Bilbo almost stopped breathing, and went stiff himself. He was desperate. He must get away, out of this horrible darkness, while he had any strength left. He must fight. He must stab the foul thing, put out its eyes, kill it. It meant to kill him. No, not a fair fight. He was invisible now. Gollum had no sword. Gollum had not actually threatened to kill him, or tried to yet. And he was miserable, alone, lost. A sudden understanding, a pity mixed with horror, welled up in Bilbo’s heart: a glimpse of endless unmarked days without light or hope of betterment, hard stone, cold fish, sneaking and whispering. All these thoughts passed in a flash of a second. He trembled. And then quite suddenly in another flash, as if lifted by a new hope and resolve, he leaped.
(The Hobbit, 97)
I've spent a lot of time thinking about this passage in recent months as I prepared my paper Gollum's Blighted Repentance and What Bilbo Saw for presentation at Mythmoot III. Early on, in one of those how-did-I-never-notice-this-before moments, I found myself smiling at the words 'a sudden understanding, a pity mixed with horror, welled up in Bilbo's heart,' and thinking that Aristotle would have been pleased with that moment since it echoes his own thoughts on Tragedy in The Poetics (1452a-1452b):
Tragedy is an imitation not just of a complete action, but of events that evoke pity and fear. These effects occur above all when things come about unexpectedly but at the same time consequentially.1 This will produce greater astonishment than if they come about spontaneously or by chance -- for even chance events are more astonishing when they seem to have happened for a purpose.
....
Stories can be classified as simple or complex....I call it complex if the change of fortune involves a reversal or a discovery or both....

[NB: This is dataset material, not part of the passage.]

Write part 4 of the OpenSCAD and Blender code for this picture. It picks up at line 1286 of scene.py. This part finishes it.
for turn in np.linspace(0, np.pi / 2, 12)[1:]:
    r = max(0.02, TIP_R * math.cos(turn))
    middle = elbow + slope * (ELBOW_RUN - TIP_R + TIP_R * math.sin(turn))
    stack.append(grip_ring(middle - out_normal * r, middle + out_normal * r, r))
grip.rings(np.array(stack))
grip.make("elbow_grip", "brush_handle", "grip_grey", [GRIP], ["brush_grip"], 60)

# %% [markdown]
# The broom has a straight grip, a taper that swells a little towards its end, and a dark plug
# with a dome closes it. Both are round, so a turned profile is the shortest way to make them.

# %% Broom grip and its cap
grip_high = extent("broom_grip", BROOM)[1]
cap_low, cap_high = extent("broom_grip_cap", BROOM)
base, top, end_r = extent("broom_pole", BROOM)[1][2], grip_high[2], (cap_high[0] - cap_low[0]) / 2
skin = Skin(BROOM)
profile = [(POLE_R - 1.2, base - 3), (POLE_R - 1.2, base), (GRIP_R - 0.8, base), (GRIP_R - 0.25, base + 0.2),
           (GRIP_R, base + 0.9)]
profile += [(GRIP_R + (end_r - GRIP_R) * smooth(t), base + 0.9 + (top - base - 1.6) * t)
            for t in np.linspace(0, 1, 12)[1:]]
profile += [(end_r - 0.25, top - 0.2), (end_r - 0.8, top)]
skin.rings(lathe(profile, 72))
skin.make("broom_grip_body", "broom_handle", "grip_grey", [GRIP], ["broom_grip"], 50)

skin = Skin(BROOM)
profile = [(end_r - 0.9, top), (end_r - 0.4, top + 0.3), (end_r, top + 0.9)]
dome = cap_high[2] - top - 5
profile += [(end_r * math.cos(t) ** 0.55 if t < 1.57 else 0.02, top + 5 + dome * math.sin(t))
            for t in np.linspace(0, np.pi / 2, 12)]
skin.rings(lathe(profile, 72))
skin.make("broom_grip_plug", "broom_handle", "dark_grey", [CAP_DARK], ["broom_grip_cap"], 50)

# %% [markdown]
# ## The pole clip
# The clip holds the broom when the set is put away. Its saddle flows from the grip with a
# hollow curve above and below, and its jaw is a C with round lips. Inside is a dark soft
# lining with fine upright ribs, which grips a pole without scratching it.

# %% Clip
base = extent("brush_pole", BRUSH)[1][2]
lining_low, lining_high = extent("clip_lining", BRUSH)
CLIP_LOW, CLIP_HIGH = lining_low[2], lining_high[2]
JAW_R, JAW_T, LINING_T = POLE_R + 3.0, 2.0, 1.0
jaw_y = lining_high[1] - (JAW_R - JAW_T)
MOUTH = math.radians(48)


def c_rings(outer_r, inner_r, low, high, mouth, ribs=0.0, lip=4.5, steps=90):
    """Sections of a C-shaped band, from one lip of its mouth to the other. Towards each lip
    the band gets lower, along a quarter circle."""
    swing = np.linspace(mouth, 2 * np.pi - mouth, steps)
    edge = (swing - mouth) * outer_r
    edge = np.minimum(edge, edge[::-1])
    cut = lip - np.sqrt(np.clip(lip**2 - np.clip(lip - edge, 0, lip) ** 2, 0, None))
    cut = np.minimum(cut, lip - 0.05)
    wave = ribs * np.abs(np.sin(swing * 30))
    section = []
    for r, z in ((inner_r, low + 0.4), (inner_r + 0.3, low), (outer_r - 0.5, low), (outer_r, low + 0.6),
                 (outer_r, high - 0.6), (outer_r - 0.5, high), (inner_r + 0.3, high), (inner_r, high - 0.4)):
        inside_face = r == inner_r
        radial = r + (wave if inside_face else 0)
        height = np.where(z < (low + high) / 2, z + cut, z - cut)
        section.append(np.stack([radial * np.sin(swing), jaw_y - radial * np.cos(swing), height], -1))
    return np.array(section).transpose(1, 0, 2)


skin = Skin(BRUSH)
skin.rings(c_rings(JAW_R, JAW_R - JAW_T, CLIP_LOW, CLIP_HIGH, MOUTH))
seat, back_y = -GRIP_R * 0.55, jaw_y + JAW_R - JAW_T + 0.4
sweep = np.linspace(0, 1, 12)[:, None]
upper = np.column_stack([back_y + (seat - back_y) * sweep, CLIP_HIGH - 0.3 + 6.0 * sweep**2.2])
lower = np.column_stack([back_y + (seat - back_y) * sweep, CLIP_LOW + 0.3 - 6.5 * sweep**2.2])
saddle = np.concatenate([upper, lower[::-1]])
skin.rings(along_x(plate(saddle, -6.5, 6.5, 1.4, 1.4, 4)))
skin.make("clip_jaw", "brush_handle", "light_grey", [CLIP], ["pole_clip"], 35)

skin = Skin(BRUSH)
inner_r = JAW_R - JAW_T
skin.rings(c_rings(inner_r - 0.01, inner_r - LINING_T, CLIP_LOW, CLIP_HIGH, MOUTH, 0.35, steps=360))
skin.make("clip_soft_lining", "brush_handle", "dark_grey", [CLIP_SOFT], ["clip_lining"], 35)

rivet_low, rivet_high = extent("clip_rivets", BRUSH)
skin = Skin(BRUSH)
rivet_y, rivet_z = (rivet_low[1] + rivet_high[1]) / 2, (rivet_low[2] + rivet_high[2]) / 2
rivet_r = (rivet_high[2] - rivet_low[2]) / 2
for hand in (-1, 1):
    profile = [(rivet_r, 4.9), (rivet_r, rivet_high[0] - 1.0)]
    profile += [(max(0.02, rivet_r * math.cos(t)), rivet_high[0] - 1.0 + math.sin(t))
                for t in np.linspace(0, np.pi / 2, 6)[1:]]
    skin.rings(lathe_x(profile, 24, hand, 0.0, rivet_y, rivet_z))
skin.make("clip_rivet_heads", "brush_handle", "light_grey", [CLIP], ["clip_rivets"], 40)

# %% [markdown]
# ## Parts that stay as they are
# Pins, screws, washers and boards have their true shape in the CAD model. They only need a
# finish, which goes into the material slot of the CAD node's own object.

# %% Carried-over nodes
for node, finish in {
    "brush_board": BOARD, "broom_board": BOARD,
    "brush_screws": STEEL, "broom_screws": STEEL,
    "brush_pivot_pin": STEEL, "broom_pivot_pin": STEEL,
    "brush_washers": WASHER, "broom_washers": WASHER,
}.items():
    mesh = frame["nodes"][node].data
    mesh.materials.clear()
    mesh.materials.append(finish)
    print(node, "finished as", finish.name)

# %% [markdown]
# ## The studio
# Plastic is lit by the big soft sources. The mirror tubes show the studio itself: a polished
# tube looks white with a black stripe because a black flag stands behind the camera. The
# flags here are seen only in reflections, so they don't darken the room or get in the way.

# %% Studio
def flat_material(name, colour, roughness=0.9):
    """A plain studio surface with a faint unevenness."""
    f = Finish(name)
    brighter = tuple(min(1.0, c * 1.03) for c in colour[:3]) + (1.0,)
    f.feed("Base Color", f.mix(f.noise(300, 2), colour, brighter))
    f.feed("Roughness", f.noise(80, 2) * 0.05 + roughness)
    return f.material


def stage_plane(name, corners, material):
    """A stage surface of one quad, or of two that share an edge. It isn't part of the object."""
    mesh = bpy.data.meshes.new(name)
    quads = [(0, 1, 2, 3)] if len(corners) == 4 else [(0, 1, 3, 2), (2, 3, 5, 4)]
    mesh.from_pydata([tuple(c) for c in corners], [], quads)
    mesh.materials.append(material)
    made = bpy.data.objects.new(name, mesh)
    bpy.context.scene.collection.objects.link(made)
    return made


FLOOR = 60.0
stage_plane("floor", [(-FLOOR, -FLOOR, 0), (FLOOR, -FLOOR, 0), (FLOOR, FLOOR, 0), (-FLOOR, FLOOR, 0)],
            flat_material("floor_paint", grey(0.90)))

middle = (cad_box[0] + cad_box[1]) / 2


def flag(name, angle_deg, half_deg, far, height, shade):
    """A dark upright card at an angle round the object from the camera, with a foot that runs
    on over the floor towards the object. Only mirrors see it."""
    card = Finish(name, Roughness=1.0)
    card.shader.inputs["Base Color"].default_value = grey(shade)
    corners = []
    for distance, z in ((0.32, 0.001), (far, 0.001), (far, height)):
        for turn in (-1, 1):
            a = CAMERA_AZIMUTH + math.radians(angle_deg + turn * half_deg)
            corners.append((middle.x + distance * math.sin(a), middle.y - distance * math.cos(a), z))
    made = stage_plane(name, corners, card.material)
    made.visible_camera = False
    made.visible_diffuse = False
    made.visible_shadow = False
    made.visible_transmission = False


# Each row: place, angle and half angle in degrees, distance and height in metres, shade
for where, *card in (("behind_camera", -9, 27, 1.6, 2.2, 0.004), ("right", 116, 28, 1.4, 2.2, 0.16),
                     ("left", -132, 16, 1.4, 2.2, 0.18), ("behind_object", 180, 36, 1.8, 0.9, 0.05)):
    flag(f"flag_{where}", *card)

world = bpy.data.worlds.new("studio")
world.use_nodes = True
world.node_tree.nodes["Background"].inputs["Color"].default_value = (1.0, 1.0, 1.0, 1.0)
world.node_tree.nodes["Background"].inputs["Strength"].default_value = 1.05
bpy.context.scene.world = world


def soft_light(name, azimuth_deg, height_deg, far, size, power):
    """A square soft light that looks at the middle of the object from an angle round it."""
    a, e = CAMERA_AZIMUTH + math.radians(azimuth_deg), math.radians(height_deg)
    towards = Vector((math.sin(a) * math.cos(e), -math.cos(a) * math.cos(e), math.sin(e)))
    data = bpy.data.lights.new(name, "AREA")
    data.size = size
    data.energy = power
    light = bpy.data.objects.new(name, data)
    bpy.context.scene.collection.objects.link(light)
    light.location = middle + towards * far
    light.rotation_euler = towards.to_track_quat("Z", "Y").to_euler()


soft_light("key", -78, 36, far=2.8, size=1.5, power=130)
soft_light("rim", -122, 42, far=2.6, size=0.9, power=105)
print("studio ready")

Reversal is a change of direction in the course of events....For instance, in Oedipus a messenger comes to bring Oedipus good news and rid him of his fears about his mother, but by revealing his true identity he produces the opposite effect.... Discovery, as the term implies, is a change from ignorance to knowledge, and thus to either love or hate, on the part of those destined for either good or bad fortune. Discovery takes its finest form when it coincides with reversal, as in Oedipus.... Reversal and discovery together will evoke either pity or fear -- just the kind of actions of which, according to our basic principle, tragedy offers an imitation -- and will serve to bring about the happy or unhappy ending.
(trans. Kenny, 29-30)
While I imagine the Inklings probably enjoyed a laugh over The Hobbit passage, Tolkien, though obviously quite clever, was never about cleverness for cleverness' sake. And this moment is one of the most important turning points in the entire Tale of Middle-earth, when the pity of Bilbo rules the fate of many. So clearly the echoes of Aristotle were not merely some donnish joke to be relished over a pint at the Bird and Baby. What's going on?

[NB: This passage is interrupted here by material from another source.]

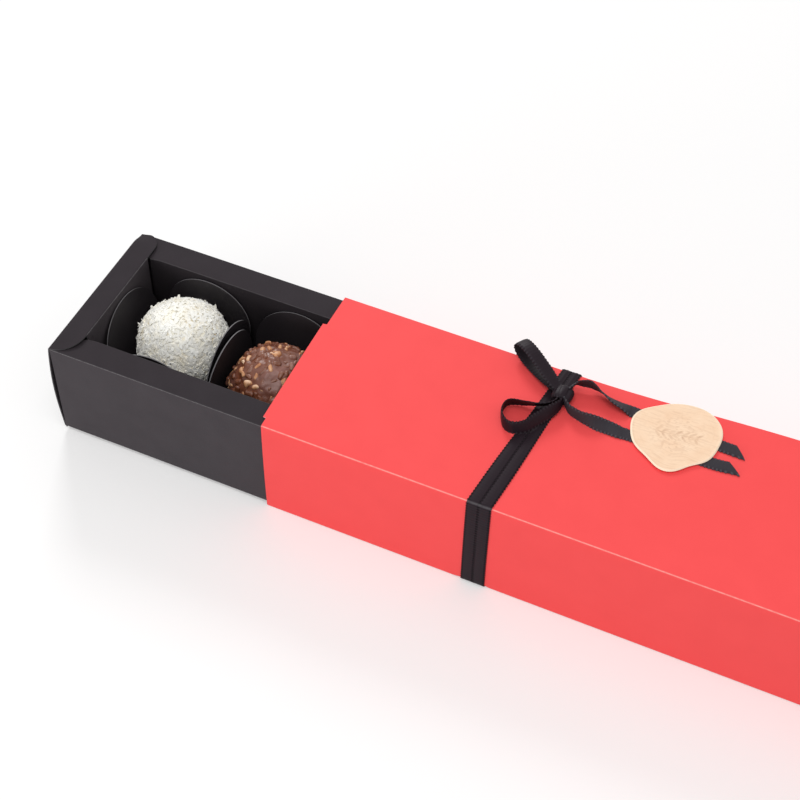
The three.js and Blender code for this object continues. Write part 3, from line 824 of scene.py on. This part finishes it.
sleeve_half = sleeve_high.y
sleeve_middle = (sleeve_low.z + sleeve_high.z) / 2
band_middle = mouth_x + band_start + band_width / 2


def back_share(y):
    """0 at the sleeve's front and 1 at its back."""
    return (y + sleeve_half) / (2 * sleeve_half)


def uneven(x):
    return 1 + 0.8 * noise_at(x / (60 * mm), 3.3, 0)


def swelling(x, y):
    """How much the sleeve swells: nothing at its front crease, and the most at its back one."""
    along = step_up(x, swell_start, swell_full) * (1 - step_up(x, swell_fade, sleeve_high.x))
    return along * max(0.0, back_share(y)) ** 2


def top_level(x, y):
    """The height of the sleeve's top, which crowns a little between its creases."""
    crown = top_crown * max(0.0, 1 - (y / sleeve_half) ** 2) * uneven(x)
    return sleeve_high.z + crown + swell_up * swelling(x, y)


def side_push(x, y, z):
    """How far the sleeve's front and back bow out, and nothing for the panels between them."""
    if abs(y) <= sleeve_half - sleeve_fold:
        return 0.0
    return side_bow * max(0.0, 1 - ((z - sleeve_middle) / (sleeve_high.z - sleeve_middle)) ** 2) * uneven(x)


def in_band(x, y, reach):
    """1 under the band of ribbon, falling to 0 by a reach beyond it."""
    off = abs(x - band_middle - band_drift * back_share(y))
    edge = band_width / 2 + band_play
    return 1 - step_up(off, edge, edge + reach)


def on_lip(y, z):
    """Whether a point lies where the top panel is longer at the mouth."""
    return z > sleeve_high.z - tiny and lip_front_inset - sleeve_half < y < sleeve_half - lip_back_inset


def round_stops(half, low, high):
    """Once round a box section, from the middle of its underside to the front."""
    return [(0, low), (-half, low), (-half, high), (half, high), (half, low), (0, low)]


def sleeve_section():
    """The outline of the tube, from the middle of its underside to the front, with steps beside the lip."""
    stops = round_stops(sleeve_half, sleeve_low.z, sleeve_high.z)
    path = fill_in(fold_path(stops, sleeve_fold), 2.4 * mm)[:-1]
    top = [p for p in path if p.y > sleeve_high.z - tiny and abs(p.x) < sleeve_half - sleeve_fold]
    first, past = path.index(top[0]), path.index(top[-1]) + 1
    for inset in (lip_front_inset - sleeve_half, sleeve_half - lip_back_inset):
        top += [Vector((inset + side * lip_step, sleeve_high.z)) for side in (1, -1)]
    return path[:first] + sorted(top, key=lambda p: p.x) + path[past:]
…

Tolkien is not of course writing Tragedy. Faërie has a Poetics of its own, and Tolkien wrote the book on the subject. So we should not imagine that Tolkien is in any way following Aristotle. Yet the points of contact here -- fear/horror, pity, sudden understanding/discovery -- are too salient to be overlooked or dismissed. Even Aristotle's remark that 'chance events are more astonishing when they seem to have happened for a purpose' itself becomes astonishing when seen in the light of Gandalf's statement in The Fellowship that 'Bilbo was meant to have the Ring, and not by its maker' (FR 1.ii.56).

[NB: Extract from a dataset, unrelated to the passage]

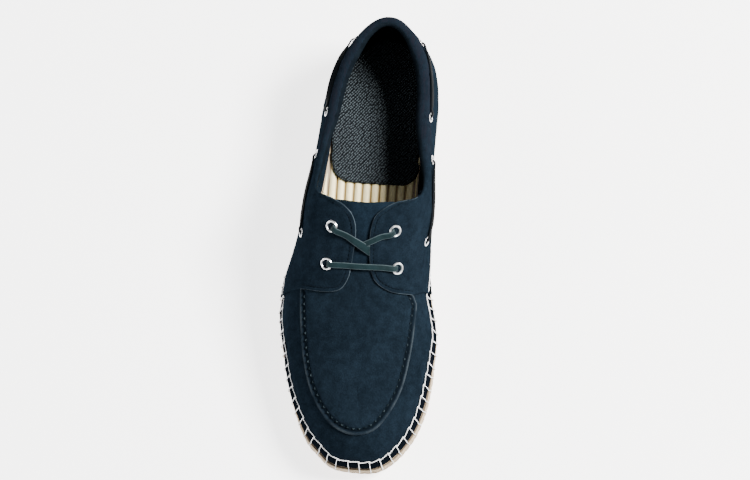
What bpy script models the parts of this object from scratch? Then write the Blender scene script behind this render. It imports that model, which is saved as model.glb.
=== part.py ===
"""Right-foot lace-up espadrille: a suede boat-shoe upper on a jute rope sole.

Sizes are in millimetres and become metres where a mesh is made. x runs from the lateral side (-) to the
medial side (+), y from the tip of the toe to the back of the heel, and z up from the ground. The finished
shoe stands on its sole with its toe towards -Y, centred on the world origin.
"""

import math
from collections import namedtuple

import bmesh
import bpy
from mathutils import Vector
from mathutils.bvhtree import BVHTree

MM = 0.001

# ---------------------------------------------------------------- driving sizes
LENGTH = 291.0
GAP = 0.3

STATIONS = 84
HALF = STATIONS // 2
PROFILE_TURNS = (0, 1.5, 5, 10, 17, 26, 36, 47, 59, 73, 90)

TOE_SPRING = 6.5
SPRING_LENGTH = 62.0
ARCH_RISE = 1.4
ARCH_START = 128.0
ARCH_END = 222.0
RUBBER = 3.6
RUBBER_INSET = 0.9
RUBBER_EDGE = 0.8

LEDGE = 1.4
FLARE = 1.3
FLARE_HEIGHT = 10.0

VAMP_WALL = 2.0
APRON_LEVEL = 3.6
QUARTER_WALL = 3.4
FLAP_RISE = 1.9
COLLAR_PAD = 1.8
TONGUE_EDGE = 1.4
TONGUE_BODY = 1.6
TONGUE_CLEARANCE = 0.5

PUNCH_CLEARANCE = 0.4
SEAT_GAP = 0.5

SOCK_THICKNESS = 1.6
SOCK_MARGIN = 1.2

TONGUE_FRONT = 119.6
TONGUE_REAR = 159.5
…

But what is most remarkable is the reversal which we find in Tolkien. As in Oedipus reversal follows hard upon discovery, but in Sophocles Tragedy is revealed. In The Hobbit Tragedy is averted by Bilbo's discovery, by his 'sudden understanding' of Gollum, which evokes both pity and fear. As I have mentioned elsewhere, this is also precisely the moment when Bilbo first sees Gollum as a person, a 'he,' and not a thing, an 'it.' For an instant Bilbo is in a sense both tragic audience and tragic protagonist at once, and his discovery reverses his course from murder to mercy and from despair to hope. And, as if to underline the point that Tolkien is not writing Tragedy, it is Bilbo's sense of justice -- which Aristotle says the ideal tragic protagonist should not excel in2 -- that buys him the time to see Gollum as deserving of pity and mercy.
Bilbo of course would be ill suited to be the protagonist of the kind of Tragedy Aristotle describes. The House of Bungo, mercifully, had little in common with the Houses of Atreus or Laius. And to my knowledge no tragic protagonist was ever likened to a grocer, not even by his most implacable foe. But Aristotle's thinking on plot and character, on recognition and reversal, has been seen to have some applicability to other genres before now.3 So it is hardly surprising that, with Pity and Fear so much and so importantly in play, the poetics of Faërie and Tragedy brushed up against each other here.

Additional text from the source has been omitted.